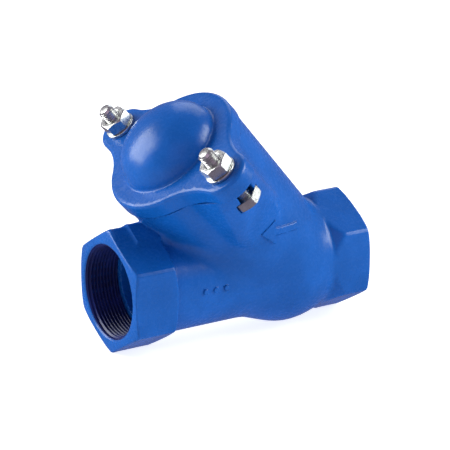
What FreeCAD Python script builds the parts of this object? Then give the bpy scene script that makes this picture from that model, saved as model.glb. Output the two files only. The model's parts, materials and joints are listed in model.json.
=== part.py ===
"""Threaded ball check valve, DN 50: inclined ball chamber, domed two-bolt cover, hexagon pipe ends.

Frame: millimetres, origin at the centre of the inlet end face, +X along the flow towards the
outlet, +Z up, and the valve is symmetric about the XZ plane. The ball chamber leans over the
outlet. Places inside it are given as (lift, across, side): lift runs up the chamber's axis from
the point where it crosses the pipe axis, across is square to it in the XZ plane, side is +Y.
"""
import FreeCAD, Part
import math
import os

V = FreeCAD.Vector

# Pipe ends
BODY_LENGTH = 173.0
HEX_WIDTH = 70.0
HEX_LENGTH = 31.0
HEX_CORNER_RADIUS = 39.8
INLET_HEX_BEVEL = 10.5
OUTLET_HEX_BEVEL = 3.0
INLET_FACE_BEVEL = 2.0
OUTLET_FACE_BEVEL = 1.5
WEB_LENGTH = 62.0
WEB_HALF_WIDTH = 12.0
THREAD_RADIUS = 29.8
INLET_THREAD_DEPTH = 19.0
OUTLET_THREAD_DEPTH = 24.0
OUTLET_PASSAGE_RADIUS = 26.0
OUTLET_PIPE_RADIUS = 32.0
VALLEY_FILLET = 6.0

# Ball chamber
CHAMBER_ANGLE = 48.0
CHAMBER_CROSSING = 51.5
CHAMBER_RADIUS = 33.5
BULGE_RADIUS = 40.0
CHAMBER_RIM_RADIUS = 44.5
RIM_LIFT = 102.5

# Ball and seat
BALL_RADIUS = 29.5
CORE_RADIUS = 24.5
SEAT_RADIUS = 23.0
SEAT_ANGLE = 14.0
SEAT_GAP = 0.3
INLET_THROAT_RADIUS = 25.0

# Cover
COVER_RADIUS = 45.5
COVER_THICKNESS = 11.5
COVER_EDGE_ROUND = 2.0
DOME_RADIUS = 33.0
DOME_HEIGHT = 23.0
DOME_CAVITY_RADIUS = 31.5
DOME_CAVITY_LIFT = 100.5
SPIGOT_DEPTH = 4.0
SPIGOT_GAP = 0.4
SPIGOT_WALL = 2.5

# Cover seal
SEAL_INNER_RADIUS = 37.3
SEAL_WIDTH = 3.0
SEAL_HEIGHT = 2.4
SEAL_GROOVE_WIDTH = 3.6
SEAL_EDGE_ROUND = 0.7

# Bolting
BOLT_SPACING = 120.0
LUG_RADIUS = 16.0
LUG_FILLET = 45.0
BODY_LUG_THICKNESS = 10.5
BOLT_HOLE_RADIUS = 5.5
BOLT_RADIUS = 5.0
BOLT_LENGTH = 40.0
BOLT_TIP_BEVEL = 1.6
CORNER_BEVEL_ANGLE = 30.0
SPANNER_SIZE = 17.0
HEAD_HEIGHT = 6.4
NUT_HEIGHT = 8.0
NUT_BORE_RADIUS = 5.05
WASHER_RADIUS = 10.0
WASHER_BORE_RADIUS = 5.25
WASHER_THICKNESS = 2.0

# Bolt pockets and the buttresses below the lugs
SLOT_HALF_WIDTH = 6.0
POCKET_HALF_WIDTH = 9.2
POCKET_DEPTH = 7.5
BUTTRESS_FOOT_LIFT = 44.0
BUTTRESS_FOOT_SIDE = 34.0
BUTTRESS_FOOT_RADIUS = 9.0
BUTTRESS_WAIST_INSET = 8.0
BUTTRESS_WAIST_RADIUS = 13.5
LUG_BODY_RADIUS = 15.0
HEAD_CLEARANCE = 0.6
SPANNER_BEVEL_SHARE = 0.95

# How far pieces run into each other before they are joined, and how far cuts run past a face
OVERLAP = 1.0
TOUCH = 0.01
SLOT_REACH = 25.0
FAR = 200.0

AXIS_X = V(1, 0, 0)
LEAN = math.radians(CHAMBER_ANGLE)
CHAMBER_AXIS = V(math.cos(LEAN), 0, math.sin(LEAN))
CROSSING = V(CHAMBER_CROSSING, 0, 0)
COVER_TOP_LIFT = RIM_LIFT + COVER_THICKNESS
HEAD_FACE_LIFT = RIM_LIFT - BODY_LUG_THICKNESS
BOLT_SIDE = BOLT_SPACING / 2
SIDES = {"left": 1, "right": -1}


def lean(shape):
    """Carry a shape built about +Z, with +X across the chamber, onto the leaning chamber axis."""
    turned = shape.copy()
    turned.rotate(V(0, 0, 0), V(0, 1, 0), CHAMBER_ANGLE * -1 + 90)
    turned.translate(CROSSING)
    return turned


def cylinder(radius, start, end):
    return Part.makeCylinder(radius, end - start, V(0, 0, start))


def x_cylinder(radius, start, end):
    return Part.makeCylinder(radius, end - start, V(start, 0, 0), AXIS_X)


def revolve_about_x(points):
    outline = Part.makePolygon([V(x, 0, r) for x, r in points + points[:1]])
    return Part.Face(outline).revolve(V(0, 0, 0), AXIS_X, 360)


def hexagon_prism(width, height):
    """A hexagon prism about +Z, with two flats facing +X and -X."""
    corner = width / math.sqrt(3)
    angles = [math.radians(30 + 60 * step) for step in range(7)]
    outline = Part.makePolygon([V(corner * math.cos(a), corner * math.sin(a), 0) for a in angles])
    return Part.Face(outline).extrude(V(0, 0, height))


def pipe_prism(length, end_x, inward):
    """A plain hexagon prism on a pipe end, with its corners up and down."""
    prism = hexagon_prism(HEX_WIDTH, length)
    prism.rotate(V(0, 0, 0), V(0, 0, 1), 90)
    prism.rotate(V(0, 0, 0), V(0, 1, 0), 90 * inward)
    prism.translate(V(end_x, 0, 0))
    return prism


def pipe_hexagon(end_x, inward, face_bevel, bevel):
    """The spanner hexagon on a pipe end, with its corners turned down at both ends."""
    straight = HEX_LENGTH - bevel
    turned = revolve_about_x([
        (end_x, 0),
        (end_x, HEX_WIDTH / 2),
        (end_x + inward * face_bevel, HEX_CORNER_RADIUS),
        (end_x + inward * straight, HEX_CORNER_RADIUS),
        (end_x + inward * HEX_LENGTH, OUTLET_PIPE_RADIUS + OVERLAP),
        (end_x + inward * HEX_LENGTH, 0),
    ])
    return pipe_prism(HEX_LENGTH, end_x, inward).common(turned)


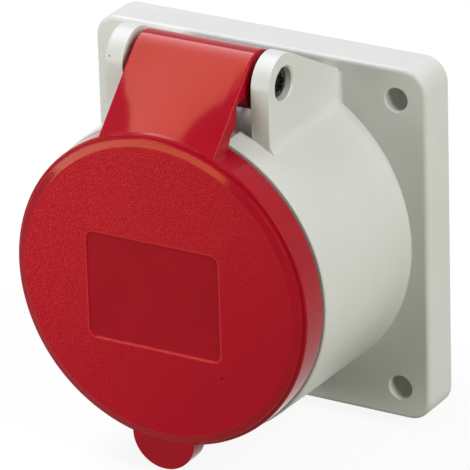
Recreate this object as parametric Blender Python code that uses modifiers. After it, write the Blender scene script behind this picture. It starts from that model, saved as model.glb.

···

Reproduce the records above exactly.

▶ [Exercise result]:
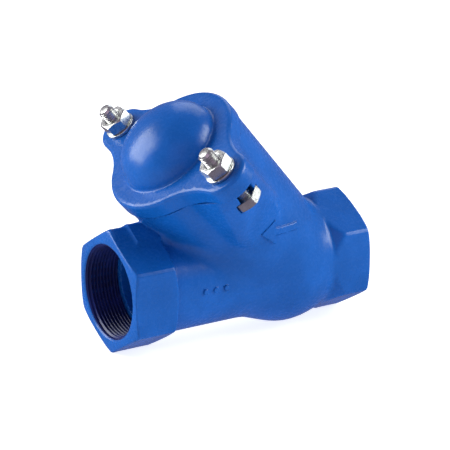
What FreeCAD Python script builds the parts of this object? Then give the bpy scene script that makes this picture from that model, saved as model.glb. Output the two files only. The model's parts, materials and joints are listed in model.json.
=== part.py ===
"""Threaded ball check valve, DN 50: inclined ball chamber, domed two-bolt cover, hexagon pipe ends.

Frame: millimetres, origin at the centre of the inlet end face, +X along the flow towards the
outlet, +Z up, and the valve is symmetric about the XZ plane. The ball chamber leans over the
outlet. Places inside it are given as (lift, across, side): lift runs up the chamber's axis from
the point where it crosses the pipe axis, across is square to it in the XZ plane, side is +Y.
"""
import FreeCAD, Part
import math
import os

V = FreeCAD.Vector

# Pipe ends
BODY_LENGTH = 173.0
HEX_WIDTH = 70.0
HEX_LENGTH = 31.0
HEX_CORNER_RADIUS = 39.8
INLET_HEX_BEVEL = 10.5
OUTLET_HEX_BEVEL = 3.0
INLET_FACE_BEVEL = 2.0
OUTLET_FACE_BEVEL = 1.5
WEB_LENGTH = 62.0
WEB_HALF_WIDTH = 12.0
THREAD_RADIUS = 29.8
INLET_THREAD_DEPTH = 19.0
OUTLET_THREAD_DEPTH = 24.0
OUTLET_PASSAGE_RADIUS = 26.0
OUTLET_PIPE_RADIUS = 32.0
VALLEY_FILLET = 6.0

# Ball chamber
CHAMBER_ANGLE = 48.0
CHAMBER_CROSSING = 51.5
CHAMBER_RADIUS = 33.5
BULGE_RADIUS = 40.0
CHAMBER_RIM_RADIUS = 44.5
RIM_LIFT = 102.5

# Ball and seat
BALL_RADIUS = 29.5
CORE_RADIUS = 24.5
SEAT_RADIUS = 23.0
SEAT_ANGLE = 14.0
SEAT_GAP = 0.3
INLET_THROAT_RADIUS = 25.0

# Cover
COVER_RADIUS = 45.5
COVER_THICKNESS = 11.5
COVER_EDGE_ROUND = 2.0
DOME_RADIUS = 33.0
DOME_HEIGHT = 23.0
DOME_CAVITY_RADIUS = 31.5
DOME_CAVITY_LIFT = 100.5
SPIGOT_DEPTH = 4.0
SPIGOT_GAP = 0.4
SPIGOT_WALL = 2.5

# Cover seal
SEAL_INNER_RADIUS = 37.3
SEAL_WIDTH = 3.0
SEAL_HEIGHT = 2.4
SEAL_GROOVE_WIDTH = 3.6
SEAL_EDGE_ROUND = 0.7

# Bolting
BOLT_SPACING = 120.0
LUG_RADIUS = 16.0
LUG_FILLET = 45.0
BODY_LUG_THICKNESS = 10.5
BOLT_HOLE_RADIUS = 5.5
BOLT_RADIUS = 5.0
BOLT_LENGTH = 40.0
BOLT_TIP_BEVEL = 1.6
CORNER_BEVEL_ANGLE = 30.0
SPANNER_SIZE = 17.0
HEAD_HEIGHT = 6.4
NUT_HEIGHT = 8.0
NUT_BORE_RADIUS = 5.05
WASHER_RADIUS = 10.0
WASHER_BORE_RADIUS = 5.25
WASHER_THICKNESS = 2.0

# Bolt pockets and the buttresses below the lugs
SLOT_HALF_WIDTH = 6.0
POCKET_HALF_WIDTH = 9.2
POCKET_DEPTH = 7.5
BUTTRESS_FOOT_LIFT = 44.0
BUTTRESS_FOOT_SIDE = 34.0
BUTTRESS_FOOT_RADIUS = 9.0
BUTTRESS_WAIST_INSET = 8.0
BUTTRESS_WAIST_RADIUS = 13.5
LUG_BODY_RADIUS = 15.0
HEAD_CLEARANCE = 0.6
SPANNER_BEVEL_SHARE = 0.95

# How far pieces run into each other before they are joined, and how far cuts run past a face
OVERLAP = 1.0
TOUCH = 0.01
SLOT_REACH = 25.0
FAR = 200.0

AXIS_X = V(1, 0, 0)
LEAN = math.radians(CHAMBER_ANGLE)
CHAMBER_AXIS = V(math.cos(LEAN), 0, math.sin(LEAN))
CROSSING = V(CHAMBER_CROSSING, 0, 0)
COVER_TOP_LIFT = RIM_LIFT + COVER_THICKNESS
HEAD_FACE_LIFT = RIM_LIFT - BODY_LUG_THICKNESS
BOLT_SIDE = BOLT_SPACING / 2
SIDES = {"left": 1, "right": -1}


def lean(shape):
    """Carry a shape built about +Z, with +X across the chamber, onto the leaning chamber axis."""
    turned = shape.copy()
    turned.rotate(V(0, 0, 0), V(0, 1, 0), CHAMBER_ANGLE * -1 + 90)
    turned.translate(CROSSING)
    return turned


def cylinder(radius, start, end):
    return Part.makeCylinder(radius, end - start, V(0, 0, start))


def x_cylinder(radius, start, end):
    return Part.makeCylinder(radius, end - start, V(start, 0, 0), AXIS_X)


def revolve_about_x(points):
    outline = Part.makePolygon([V(x, 0, r) for x, r in points + points[:1]])
    return Part.Face(outline).revolve(V(0, 0, 0), AXIS_X, 360)


def hexagon_prism(width, height):
    """A hexagon prism about +Z, with two flats facing +X and -X."""
    corner = width / math.sqrt(3)
    angles = [math.radians(30 + 60 * step) for step in range(7)]
    outline = Part.makePolygon([V(corner * math.cos(a), corner * math.sin(a), 0) for a in angles])
    return Part.Face(outline).extrude(V(0, 0, height))


def pipe_prism(length, end_x, inward):
    """A plain hexagon prism on a pipe end, with its corners up and down."""
    prism = hexagon_prism(HEX_WIDTH, length)
    prism.rotate(V(0, 0, 0), V(0, 0, 1), 90)
    prism.rotate(V(0, 0, 0), V(0, 1, 0), 90 * inward)
    prism.translate(V(end_x, 0, 0))
    return prism


def pipe_hexagon(end_x, inward, face_bevel, bevel):
    """The spanner hexagon on a pipe end, with its corners turned down at both ends."""
    straight = HEX_LENGTH - bevel
    turned = revolve_about_x([
        (end_x, 0),
        (end_x, HEX_WIDTH / 2),
        (end_x + inward * face_bevel, HEX_CORNER_RADIUS),
        (end_x + inward * straight, HEX_CORNER_RADIUS),
        (end_x + inward * HEX_LENGTH, OUTLET_PIPE_RADIUS + OVERLAP),
        (end_x + inward * HEX_LENGTH, 0),
    ])
    return pipe_prism(HEX_LENGTH, end_x, inward).common(turned)


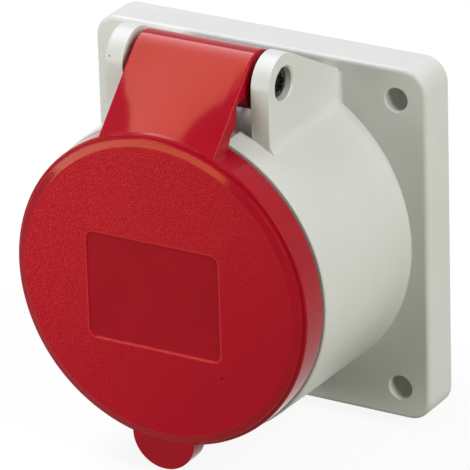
Recreate this object as parametric Blender Python code that uses modifiers. After it, write the Blender scene script behind this picture. It starts from that model, saved as model.glb.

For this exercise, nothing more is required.